WILLIAM HOLDEN HUTTON, B.D.

FELLOW, TUTOR, AND PRECENTOR OF 8. JOHN BAPTIST COLLEGE,
OXFORD; EXAMINING CHAPLAIN TO THE LORD BISHOP OF BLY

Ars utinam mores animumque effingere possit:
Pulchrior in terris nulla tabella foret.-MARTIAL

SECOND EDITION

METHUEN & CO.

36 ESSEX STREET W.C

LONDON

PREFACE TO FIRST EDITION

It is now twelve years since I began to study the life and writings of the great hero of conscience whom this book commemorates. The work has been often laid aside, but never wholly abandoned, and in spite of the demands of a laborious profession I have been able, I think, to become acquainted with most of the literature which describes and illustrates More's beautiful life.

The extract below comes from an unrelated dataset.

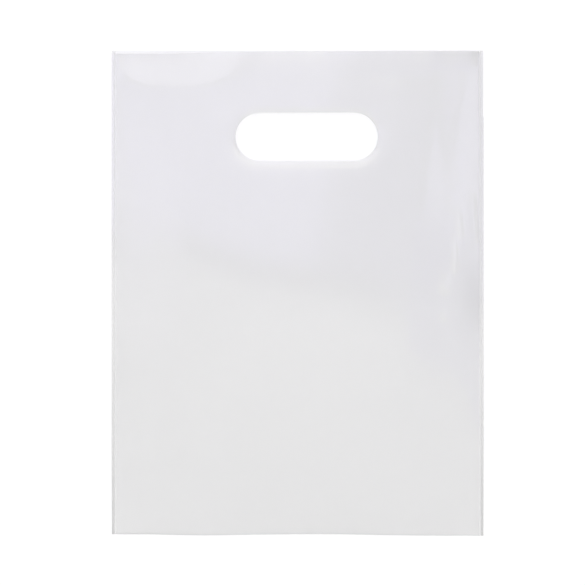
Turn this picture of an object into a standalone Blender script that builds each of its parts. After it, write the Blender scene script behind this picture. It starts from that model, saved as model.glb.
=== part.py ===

With the exception of Mr. S. L. Lee's admirable, and, for its length, exhaustive, contribution to the Dictionary of National Biography, which cannot be obtained in a separate form, and Father Bridgett's valuable biography, which is concerned primarily with the life of More as a defender of the Papal Supremacy, there are no modern works which have made use of all the material that is at the disposal of students of this period.

Much interest attaches to the earlier biographies from the circumstances connected with their composition and publication.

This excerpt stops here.